Data segment »

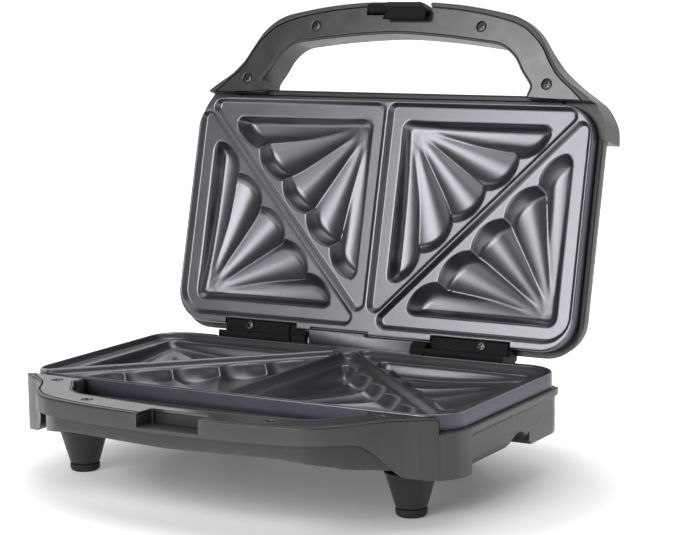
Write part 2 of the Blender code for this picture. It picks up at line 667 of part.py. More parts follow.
def make_handle_covers():
    lower = cover_form("base_handle_cover")
    combine(lower, [prism(recess_mouth(), -MM, 5 * MM)])
    upper = cover_form("lid_handle_cover")
    combine(upper, [prism(latch_slot(), -MM, 5 * MM)])
    return lower, upper


def make_screw(name, u, s, seat):
    """A pan head with a shank; its head lies on a seat at that depth."""
    head = [(0, 0.55 * MM), (0.6 * SCREW_HEAD, 0.55 * MM), (SCREW_HEAD, 0.3 * MM), (SCREW_HEAD, 0),
            (SCREW_SHANK, 0), (SCREW_SHANK, -SCREW_LENGTH), (0, -SCREW_LENGTH)]
    return turned(head, at(u, s, seat - GAP), (0, 0, 1), 10, name)


def make_latch():
    """The clip, its origin on its pivot: a bar, and a tongue with a toe that points to the hinge."""
    pivot_s, pivot_d = LATCH_PIVOT

    def local(profile):
        return [(s * MM - pivot_s, d * MM - pivot_d) for s, d in profile]

    latch = across(local(LATCH_BAR_PROFILE), -LATCH_BAR_HALF, LATCH_BAR_HALF, "latch")
    combine(latch, [across(local(LATCH_TONGUE_PROFILE), *LATCH_TONGUE)], "UNION")
    bore = rod(at(-40 * MM, 0, 0), (1, 0, 0), LATCH_PIN_RADIUS + GAP, 80 * MM, 12)
    near, far = -SPRING_ROOM, SPRING_ROOM
    profile = [(-9 * MM, near), (far, near), (far, 9 * MM), (-9 * MM, 9 * MM)]
    room = across(profile, -SPRING_ROOM_HALF, SPRING_ROOM_HALF)
    return combine(latch, [bore, room])


def make_latch_spring():
    """The coil round the latch pin, inside the bar."""
    radius = LATCH_PIN_RADIUS + GAP + SPRING_WIRE
    s, d = LATCH_PIVOT
    points = []
    for k in range(SPRING_TURNS * 9 + 1):
        angle = math.tau * k / 9
        u = SPRING_HALF * (2 * k / (SPRING_TURNS * 9) - 1)
        points.append(at(u, s + radius * math.cos(angle), d + radius * math.sin(angle)))
    return tube(points, SPRING_WIRE, "latch_spring")


def make_feet():
    feet = []
    for end, (u, s) in (("front", FRONT_FOOT), ("rear", REAR_FOOT)):
        for side, hand in ((1, "right"), (-1, "left")):
            top = BASE_FLOOR + GAP
            tip = HINGE_HEIGHT - PAD_HEIGHT - GAP
            height = tip - top
            cone = [(0, 0), (FOOT_TOP_RADIUS, 0), (FOOT_TIP_RADIUS, -height), (0, -height)]
            feet.append(turned(cone, at(side * u, s, top), (0, 0, 1), 24, f"foot_{end}_{hand}"))
            round_off = arc((PAD_RADIUS - 2 * MM, 2 * MM), 2 * MM, -90, 0, 2)
            pad = [(0, 0)] + round_off + [(PAD_RADIUS, PAD_HEIGHT), (0, PAD_HEIGHT)]
            feet.append(turned(pad, at(side * u, s, HINGE_HEIGHT), (0, 0, 1), 20, f"foot_pad_{end}_{hand}"))
    return feet


def make_element(name):
    """The sheathed heating rod under a plate, with its two ends turned down at the rear."""
    rear, front = ELEMENT_ENDS
    loop = rectangle(ELEMENT_SIDE, rear, front, ELEMENT_CORNER, 4)
    depth = ELEMENT_DEPTH
    path = [at(u, s, depth) for u, s in loop]
    ends = [[at(side * TERMINAL_HALF, rear, depth + TERMINAL_DROP),
             at(side * TERMINAL_HALF, rear, depth + TERMINAL_BEND),
             at(side * (TERMINAL_HALF + TERMINAL_BEND), rear, depth)] for side in (1, -1)]
    return tube(ends[0] + path + ends[1][::-1], ELEMENT_RADIUS, name)


def make_reflector(name):
    sheet = rectangle(PLATE_HALF - PLATE_WALL - REFLECTOR_INSET, *REFLECTOR_ENDS, REFLECTOR_CORNER, 4)
    lower = REFLECTOR_LEDGE - GAP
    return prism(sheet, lower - REFLECTOR_THICK, lower, name)


def make_inner_pieces():
    """What the base holds under its plate and its reflector."""
    web = SHELF_DEPTH + PLATE_WALL + GAP
    wide, narrow, (step, low) = THERMOSTAT_RADIUS, THERMOSTAT_STEM, THERMOSTAT_HEIGHTS
    body = [(0, 0), (wide, 0), (wide, -step), (narrow, -step), (narrow, -low), (0, -low)]
    thermostat = turned(body, at(*THERMOSTAT_SPOT, web), (0, 0, 1), 20, "thermostat")
    capsule = [(0, 0), (FUSE_LEAD, 0), (FUSE_LEAD, 3 * MM), (FUSE_RADIUS, 4 * MM), (FUSE_RADIUS, 12 * MM),
               (FUSE_LEAD, 13 * MM), (FUSE_LEAD, 16 * MM), (0, 16 * MM)]
    fuse = turned(capsule, at(0, FUSE_START, web + FUSE_RADIUS), (0, -1, 0), 12, "thermal_fuse")
    floor = BASE_FLOOR - CASE_WALL - GAP
    rear = LOWER_ROOM_ENDS[0] + REFLECTOR_INSET
    length, height = TERMINAL_BLOCK_SIZE
    front = rear + length
    left, right = TERMINAL_BLOCK
    corners = [(left, rear), (right, rear), (right, front), (left, front)]
    block = prism(rounded(corners, MM, 2), floor - height, floor, "terminal_block")
    slots = []
    for u in TERMINAL_SLOTS:
        slot = [(u, rear - MM), (u + MM, rear - MM), (u + MM, front + MM), (u, front + MM)]
        slots.append(prism(slot, floor - height - MM, floor - 6 * MM))
    combine(block, slots)
    return [thermostat, fuse, block]


def make_inlet():
    """The bush in the rear wall that the mains lead goes through."""
    u, d = INLET_SPOT
    wall = CASE_REAR + CASE_LIP
    profile = [(0, 0), (INLET_RADIUS, 0), (INLET_RADIUS, 8 * MM), (INLET_RADIUS + 2 * MM, 8 * MM + GAP),
               (INLET_RADIUS + 1.2 * MM, 10.5 * MM), (0, 10.5 * MM)]
    bush = turned(profile, at(u, wall + 8 * MM, d), (0, 1, 0), 16, "cord_inlet")
    return combine(bush, [rod(at(u, wall + 9 * MM, d), (0, 1, 0), INLET_BORE, 14 * MM)])


def make_hinge_pieces():
    pieces = {"base": [], "lid": []}
    for side, hand in ((1, "right"), (-1, "left")):
        start, end = EAR_SPAN[0], ARM_SPAN[0] + PIN_BITE
        pin = rod(at(side * start, 0, 0), (side, 0, 0), PIN_RADIUS, end - start, 16, f"hinge_pin_{hand}")
        pieces["base"].append(pin)
        span = [side * (u + shift) for u, shift in zip(ARM_SPAN, (5 * MM, -MM))]
        cover = across([(2.1 * MM, 0.0), (NOTCH_FRONT - GAP, 0.0), (NOTCH_FRONT - GAP, HINGE_COVER_THICK),
                        (2.1 * MM, HINGE_COVER_THICK)], *span, f"hinge_cover_{hand}")
        u, s = HINGE_COVER_SPOT
        combine(cover, [rod(at(side * u, s, -MM), (0, 0, -1), SCREW_SHANK + GAP, 5 * MM, 12)])
        screw = make_screw(f"hinge_cover_screw_{hand}", side * u, s, 0.0)
        pieces["lid"] += [cover, screw]
    return pieces


def make_lamps():
    lamps = []
    for (u, s), colour in zip(LENS_SPOTS, ("red", "green")):
        lens = [(0, -0.6 * MM), (LENS_RADIUS * 0.7, -0.3 * MM), (LENS_RADIUS, 0.2 * MM),
                (LENS_RADIUS, LENS_DEPTH), (0, LENS_DEPTH)]
        lamps.append(turned(lens, at(u, s, LID_TOP), (0, 0, 1), 16, f"{colour}_lens"))
        bulb = [(0, 0), (LAMP_RADIUS, 0), (LAMP_RADIUS, 4.5 * MM), (1.2 * MM, 6 * MM), (0, 6.4 * MM)]
        place = at(u, s, LID_TOP - LENS_DEPTH - GAP)
        lamps.append(turned(bulb, place, (0, 0, 1), 12, f"{colour}_lamp"))
    return lamps


# Materials


def finish(name, colour, metallic, roughness):
    material = bpy.data.materials.new(name)
    material.use_nodes = True
    shader = material.node_tree.nodes["Principled BSDF"]
    shader.inputs["Base Color"].default_value = (*colour, 1)
    shader.inputs["Metallic"].default_value = metallic
    shader.inputs["Roughness"].default_value = roughness
    return material


FINISHES = {
    "housing": finish("housing_plastic", (0.07, 0.07, 0.075), 0.0, 0.4),
    "black": finish("black_plastic", (0.012, 0.012, 0.013), 0.0, 0.4),
    "plate": finish("coated_plate", (0.17, 0.16, 0.18), 0.6, 0.4),
    "steel": finish("steel", (0.6, 0.6, 0.6), 1.0, 0.3),
    "sheet": finish("aluminium_sheet", (0.75, 0.75, 0.75), 1.0, 0.35),
    "rubber": finish("rubber", (0.02, 0.02, 0.02), 0.0, 0.8),
    "red": finish("red_lens", (0.6, 0.02, 0.02), 0.0, 0.15),
    "green": finish("green_lens", (0.02, 0.5, 0.08), 0.0, 0.15),
}


def finish_of(name):
    """The finish that a part's name calls for."""
    for word, key in (("screw", "steel"), ("pad", "rubber"), ("plate", "plate"), ("pin", "steel"),
                      ("element", "steel"), ("reflector", "sheet"), ("red_lens", "red"),
                      ("green_lens", "green"), ("housing", "housing"), ("handle_cover", "housing"),
                      ("thermal", "sheet"), ("spring", "steel")):
        if word in name:
            return FINISHES[key]
    return FINISHES["black"]


def keep(thing, holder):
    """Puts a finished piece among the parts, on what carries it."""
    CUTTERS.objects.unlink(thing)
    PARTS.objects.link(thing)
    thing.hide_render = False
    thing.display_type = "TEXTURED"
    thing.parent = holder
    thing.data.materials.clear()
    thing.data.materials.append(finish_of(thing.name))
    thing.data.shade_smooth()
    thing.data.set_sharp_from_angle(angle=math.radians(35))


def make_holder(name, matrix, parent=None):
    holder = bpy.data.objects.new(name, None)
    bpy.context.scene.collection.objects.link(holder)
    holder.parent = parent
    holder.matrix_local = matrix
    return holder


def main():
    hinge = Matrix.Translation((0, HINGE_BACK, HINGE_HEIGHT))
    base = make_holder("base_frame", hinge)
    tipped = Matrix.Rotation(-OPEN_ANGLE, 4, "X") @ Matrix.Rotation(math.pi, 4, "Y")
    lid = make_holder("lid_frame", hinge @ tipped)
    pivot = make_holder("latch_frame", Matrix.Translation(at(0, *LATCH_PIVOT)), lid)

    cavity = shell_form(0.0, 18)
    tub = shell_form(SHELL_WALL, 12)
    lower_plate = make_plate("lower_plate", cavity, tub)
    upper_plate = make_plate("upper_plate", cavity, tub)
    for used in (cavity, tub):
        bpy.data.objects.remove(used)
    combine(lower_plate, [rear_guard()], "UNION")
    near, far = -GUARD_TALL_END - GUARD_CLEARANCE, GUARD_HALF + GUARD_CLEARANCE
    front = math.hypot(GUARD_TALL_TOP, GUARD_FRONT) + 2 * GAP
    shallow = [(near, 0), (far, 0), (far, front), (near, front)]
    combine(upper_plate, [prism(shallow, -MM, PLATE_DEPTH + MM)])

    base_cover, lid_cover = make_handle_covers()
    hinge_pieces = make_hinge_pieces()
    base_pieces = [make_base_housing(), base_cover, lower_plate, make_element("lower_element"),
                   make_reflector("lower_reflector"), make_inlet()]
    base_pieces += make_inner_pieces() + make_feet() + hinge_pieces["base"]
    lid_pieces = [make_lid_housing(), lid_cover, upper_plate, make_element("upper_element"),
                  make_reflector("upper_reflector")] + hinge_pieces["lid"] + make_lamps()
    for half, pieces in (("base", base_pieces), ("lid", lid_pieces)):
        for end, (u, s) in zip(("front", "rear"), SCREW_SPOTS):
            for side, hand in ((1, "right"), (-1, "left")):
                name = f"{half}_handle_screw_{end}_{hand}"
                pieces.append(make_screw(name, side * u, s, PARTING_GAP + SINK_DEPTH))
    start = at(-LATCH_PIN_HALF, *LATCH_PIVOT)
    lid_pieces.append(rod(start, (1, 0, 0), LATCH_PIN_RADIUS, 2 * LATCH_PIN_HALF, 12, "latch_pin"))
    lid_pieces.append(make_latch_spring())
    for piece in base_pieces:
        keep(piece, base)
    for piece in lid_pieces:
        keep(piece, lid)
    keep(make_latch(), pivot)


main()
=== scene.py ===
"""The looks of an open sandwich toaster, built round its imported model, in metres.

The plates, the casings with their handles and the fittings are modelled again here as finer
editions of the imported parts. As in the source, each half is made in a half frame whose origin is
the middle of the hinge axis, and a point there is (u, s, d): u to the right, s ahead of the hinge
and d below the parting plane.
"""

import math

import bmesh
import bpy
import numpy as np
from mathutils import Matrix, Vector


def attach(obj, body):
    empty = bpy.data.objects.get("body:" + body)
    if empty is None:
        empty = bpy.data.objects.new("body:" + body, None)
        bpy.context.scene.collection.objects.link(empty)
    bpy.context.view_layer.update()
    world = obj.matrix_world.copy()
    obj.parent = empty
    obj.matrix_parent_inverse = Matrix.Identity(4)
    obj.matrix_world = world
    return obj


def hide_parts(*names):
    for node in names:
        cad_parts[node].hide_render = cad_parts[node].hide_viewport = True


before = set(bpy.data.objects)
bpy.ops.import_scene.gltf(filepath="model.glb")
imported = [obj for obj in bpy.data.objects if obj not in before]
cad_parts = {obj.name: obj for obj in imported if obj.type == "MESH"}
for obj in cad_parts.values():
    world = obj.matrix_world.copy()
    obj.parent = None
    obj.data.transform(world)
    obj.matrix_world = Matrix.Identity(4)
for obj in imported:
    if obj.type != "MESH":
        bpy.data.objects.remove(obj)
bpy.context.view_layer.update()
scene = bpy.context.scene

MM = 0.001

# The place of each half
OPEN_ANGLE = math.radians(104.4)
HINGE_HEIGHT = 60.2 * MM
HINGE_BACK = 71.4 * MM
HINGE = Matrix.Translation((0, HINGE_BACK, HINGE_HEIGHT))
HALF_FRAMES = {
    "base": HINGE,
    "lid": HINGE @ Matrix.Rotation(-OPEN_ANGLE, 4, "X") @ Matrix.Rotation(math.pi, 4, "Y"),
}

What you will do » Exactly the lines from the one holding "lid_pieces.append(rod(start, (1, 0, 0), LATCH_PIN_RADIUS, 2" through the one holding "for node in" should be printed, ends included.

Exercise result »
    lid_pieces.append(rod(start, (1, 0, 0), LATCH_PIN_RADIUS, 2 * LATCH_PIN_HALF, 12, "latch_pin"))
    lid_pieces.append(make_latch_spring())
    for piece in base_pieces:
        keep(piece, base)
    for piece in lid_pieces:
        keep(piece, lid)
    keep(make_latch(), pivot)


main()
=== scene.py ===
"""The looks of an open sandwich toaster, built round its imported model, in metres.

The plates, the casings with their handles and the fittings are modelled again here as finer
editions of the imported parts. As in the source, each half is made in a half frame whose origin is
the middle of the hinge axis, and a point there is (u, s, d): u to the right, s ahead of the hinge
and d below the parting plane.
"""

import math

import bmesh
import bpy
import numpy as np
from mathutils import Matrix, Vector


def attach(obj, body):
    empty = bpy.data.objects.get("body:" + body)
    if empty is None:
        empty = bpy.data.objects.new("body:" + body, None)
        bpy.context.scene.collection.objects.link(empty)
    bpy.context.view_layer.update()
    world = obj.matrix_world.copy()
    obj.parent = empty
    obj.matrix_parent_inverse = Matrix.Identity(4)
    obj.matrix_world = world
    return obj


def hide_parts(*names):
    for node in names:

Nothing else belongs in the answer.